England just had to push home their advantage by making it to the close of play without loss. This tall order on a lively pitch would prove beyond them, as they closed the day on 58 for 3.
Strauss and Cook once again got a little start before off-spinner North found Cook’s (9) edge with a ball that turned a long way, but which was not pitched up enough to trouble a truly in-form opener. Michael Clarke took the catch at slip. Alistair Cook walked off for the last time in this series which has proved disappointing for the left-handed opener.
Ian Bell (4) came in looking to add another good score to his first innings tally of 72. He was picked up by a magnificent Katich catch at short leg from the bowling of Mitchell Johnson.
Collingwood (1) went to the same combination of Johnson and Katich by spooning a short delivery straight up. Replays showed Johnson had overstepped his mark.
Strauss continued his good form and saw off the remaining deliveries with his score on 32 not out and Trott on 8.

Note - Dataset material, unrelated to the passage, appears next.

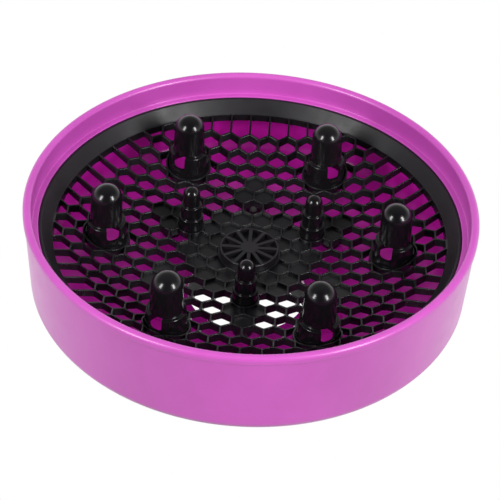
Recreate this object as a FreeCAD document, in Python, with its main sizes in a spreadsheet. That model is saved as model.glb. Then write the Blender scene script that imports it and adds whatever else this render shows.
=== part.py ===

England will feel this series is now theirs to lose. Certainly, Australia must remove the remaining England batsmen quickly tomorrow if they are to retain any hope on this tricky wicket. Saturday morning should show where the tiny urn is heading in 2009: if England bat well beyond lunch, it could be coming back their way; if they don’t, Australia have enough class at the crease to chase under 300 on this pitch, unless, of course England can reproduce this afternoon’s ferocious play with ball in hand.
If England can achieve this feat, their fans and players will look to Stuart Broad’s phenominal effort today for years to come. Few will argue that this devastating spell is not worthy of winning an Ashes series.
The match, and series, however, are still up for grabs. It remains impossible to take one’s eyes off this exciting 2009 Ashes, even for just a moment.